Reproduce the material in full, exactly as written.

• _SOURCE MATERIAL_:
********************

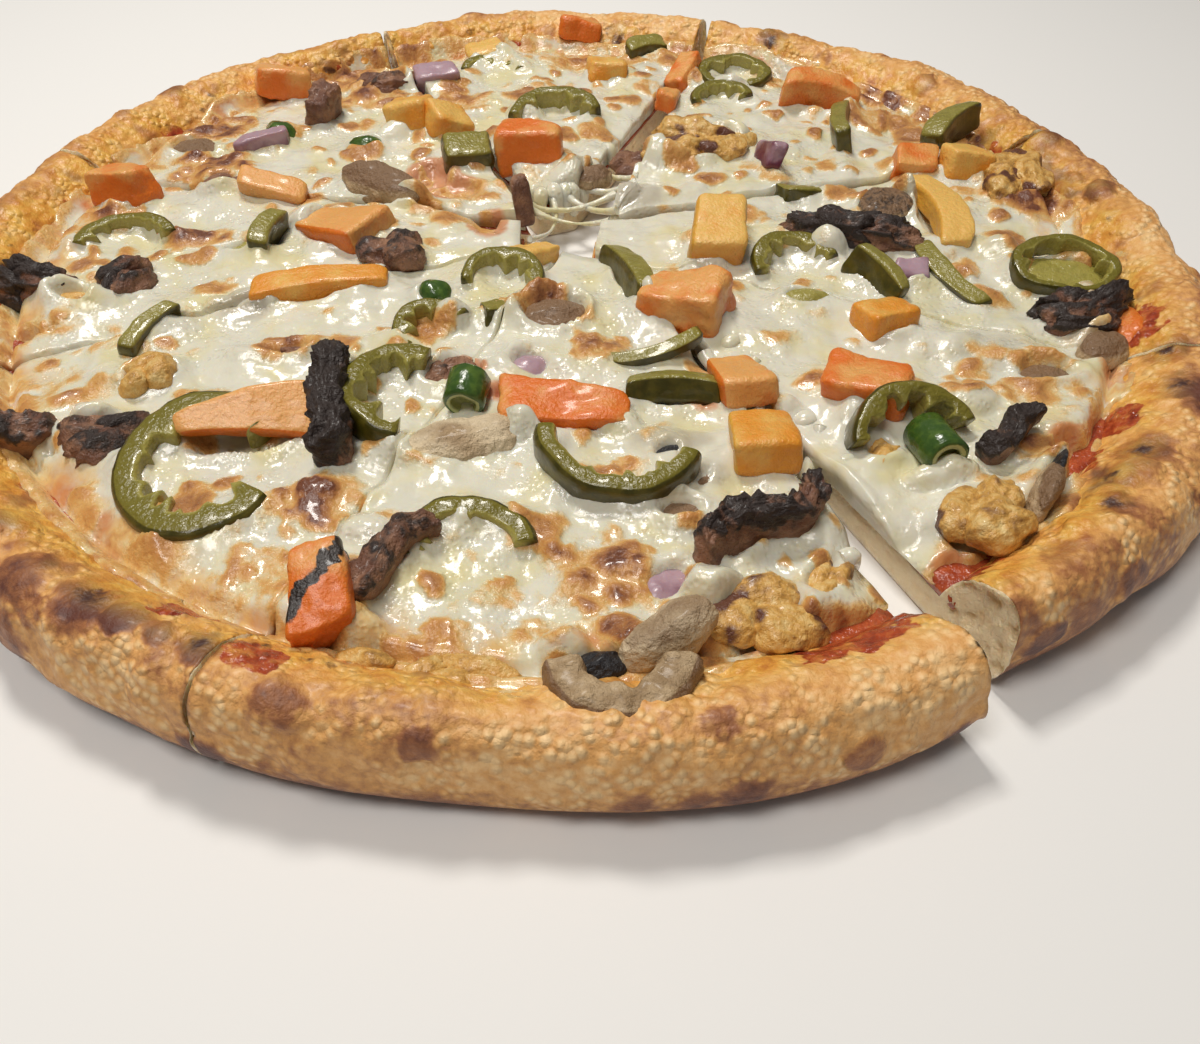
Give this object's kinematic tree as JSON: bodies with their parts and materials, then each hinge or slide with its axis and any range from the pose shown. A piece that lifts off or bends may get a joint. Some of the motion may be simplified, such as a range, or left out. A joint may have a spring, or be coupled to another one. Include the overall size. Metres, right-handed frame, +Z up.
{
  "type": "pan pizza",
  "caption": "Round pan pizza with a raised golden crust, cut into slices that lie together, under melted cheese, peppers, roast meat, chicken and mushrooms.",
  "frame": {"origin": "on the flat underside, in the middle of the pizza", "axes": "+Z up through the toppings, -Y towards the front slice, +X to its right"},
  "size_m": [0.3035, 0.3071, 0.0246],
  "materials": {
    "crust": "baked golden crust, satin",
    "sauce": "wet tomato sauce",
    "cheese": "melted, browned in patches",
    "jalapeno": "wet olive skin",
    "green_chilli": "wet green skin",
    "tomato": "soft and wet",
    "sweet_pepper": "soft and wet",
    "mushroom": "cooked, satin",
    "roast_meat": "charred, rough",
    "chicken": "roasted, satin"
  },
  "bodies": {
    "root": {"dough_right_front": "crust", "dough_right": "crust", "dough_upper_right": "crust", "dough_top": "crust", "dough_upper_left": "crust", "dough_left": "crust", "dough_left_front": "crust", "dough_front": "crust", "sauce_right_front": "sauce", "sauce_right": "sauce", "sauce_upper_right": "sauce", "sauce_top": "sauce", "sauce_upper_left": "sauce", "sauce_left": "sauce", "sauce_left_front": "sauce", "sauce_front": "sauce", "cheese_right_front": "cheese", "cheese_right": "cheese", "cheese_upper_right": "cheese", "cheese_top": "cheese", "cheese_upper_left": "cheese", "cheese_left": "cheese", "cheese_left_front": "cheese", "cheese_front": "cheese", "jalapeno_left_front": "jalapeno", "jalapeno_middle_front": "jalapeno", "jalapeno_arched": "jalapeno", "jalapeno_big_front": "jalapeno", "jalapeno_front_arch": "jalapeno", "jalapeno_right_front": "jalapeno", "jalapeno_right": "jalapeno", "chilli_middle": "green_chilli", "chilli_right_front": "green_chilli", "tomato_left_front": "tomato", "tomato_front_left": "tomato", "tomato_middle": "tomato", "tomato_block_upper": "tomato", "tomato_right_front": "tomato", "tomato_centre": "tomato", "tomato_top": "tomato", "tomato_left": "tomato", "tomato_block_lower": "sweet_pepper", "pepper_right": "sweet_pepper", "pepper_centre": "sweet_pepper", "pepper_left": "sweet_pepper", "mushroom_middle": "mushroom", "mushroom_front": "mushroom", "mushroom_right_front": "mushroom", "mushroom_left": "mushroom", "charred_left_front": "roast_meat", "meat_left_front": "roast_meat", "meat_front_left": "roast_meat", "charred_front": "roast_meat", "charred_right_front": "roast_meat", "charred_right": "roast_meat", "meat_right": "roast_meat", "charred_left": "roast_meat", "chicken_front": "chicken", "chicken_right_front": "chicken", "browned_upper_right": "chicken"}
  },
  "joints": []
}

********************

• _TASK RESULT_:
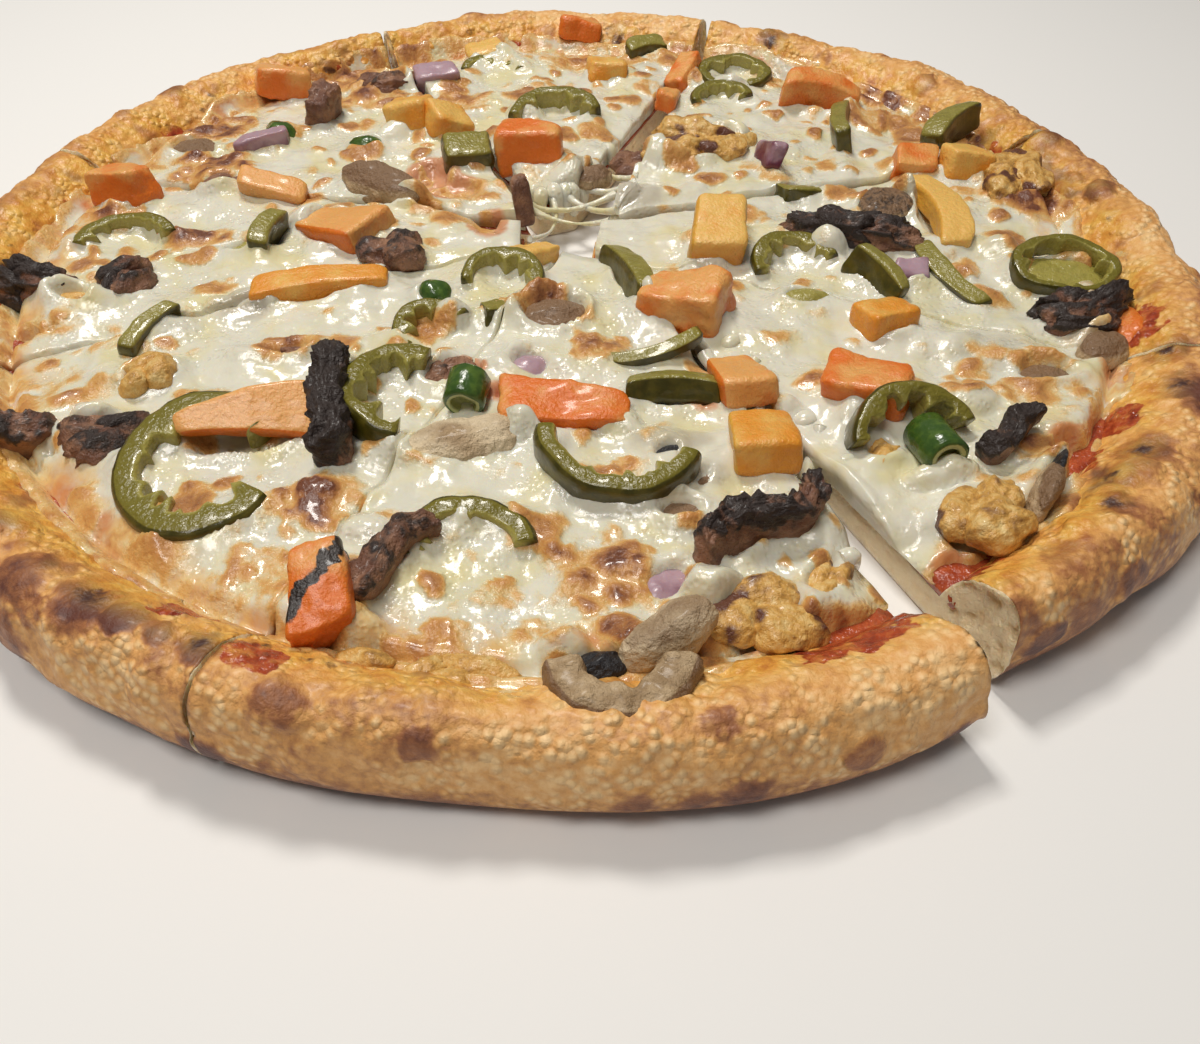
Give this object's kinematic tree as JSON: bodies with their parts and materials, then each hinge or slide with its axis and any range from the pose shown. A piece that lifts off or bends may get a joint. Some of the motion may be simplified, such as a range, or left out. A joint may have a spring, or be coupled to another one. Include the overall size. Metres, right-handed frame, +Z up.
{
  "type": "pan pizza",
  "caption": "Round pan pizza with a raised golden crust, cut into slices that lie together, under melted cheese, peppers, roast meat, chicken and mushrooms.",
  "frame": {"origin": "on the flat underside, in the middle of the pizza", "axes": "+Z up through the toppings, -Y towards the front slice, +X to its right"},
  "size_m": [0.3035, 0.3071, 0.0246],
  "materials": {
    "crust": "baked golden crust, satin",
    "sauce": "wet tomato sauce",
    "cheese": "melted, browned in patches",
    "jalapeno": "wet olive skin",
    "green_chilli": "wet green skin",
    "tomato": "soft and wet",
    "sweet_pepper": "soft and wet",
    "mushroom": "cooked, satin",
    "roast_meat": "charred, rough",
    "chicken": "roasted, satin"
  },
  "bodies": {
    "root": {"dough_right_front": "crust", "dough_right": "crust", "dough_upper_right": "crust", "dough_top": "crust", "dough_upper_left": "crust", "dough_left": "crust", "dough_left_front": "crust", "dough_front": "crust", "sauce_right_front": "sauce", "sauce_right": "sauce", "sauce_upper_right": "sauce", "sauce_top": "sauce", "sauce_upper_left": "sauce", "sauce_left": "sauce", "sauce_left_front": "sauce", "sauce_front": "sauce", "cheese_right_front": "cheese", "cheese_right": "cheese", "cheese_upper_right": "cheese", "cheese_top": "cheese", "cheese_upper_left": "cheese", "cheese_left": "cheese", "cheese_left_front": "cheese", "cheese_front": "cheese", "jalapeno_left_front": "jalapeno", "jalapeno_middle_front": "jalapeno", "jalapeno_arched": "jalapeno", "jalapeno_big_front": "jalapeno", "jalapeno_front_arch": "jalapeno", "jalapeno_right_front": "jalapeno", "jalapeno_right": "jalapeno", "chilli_middle": "green_chilli", "chilli_right_front": "green_chilli", "tomato_left_front": "tomato", "tomato_front_left": "tomato", "tomato_middle": "tomato", "tomato_block_upper": "tomato", "tomato_right_front": "tomato", "tomato_centre": "tomato", "tomato_top": "tomato", "tomato_left": "tomato", "tomato_block_lower": "sweet_pepper", "pepper_right": "sweet_pepper", "pepper_centre": "sweet_pepper", "pepper_left": "sweet_pepper", "mushroom_middle": "mushroom", "mushroom_front": "mushroom", "mushroom_right_front": "mushroom", "mushroom_left": "mushroom", "charred_left_front": "roast_meat", "meat_left_front": "roast_meat", "meat_front_left": "roast_meat", "charred_front": "roast_meat", "charred_right_front": "roast_meat", "charred_right": "roast_meat", "meat_right": "roast_meat", "charred_left": "roast_meat", "chicken_front": "chicken", "chicken_right_front": "chicken", "browned_upper_right": "chicken"}
  },
  "joints": []
}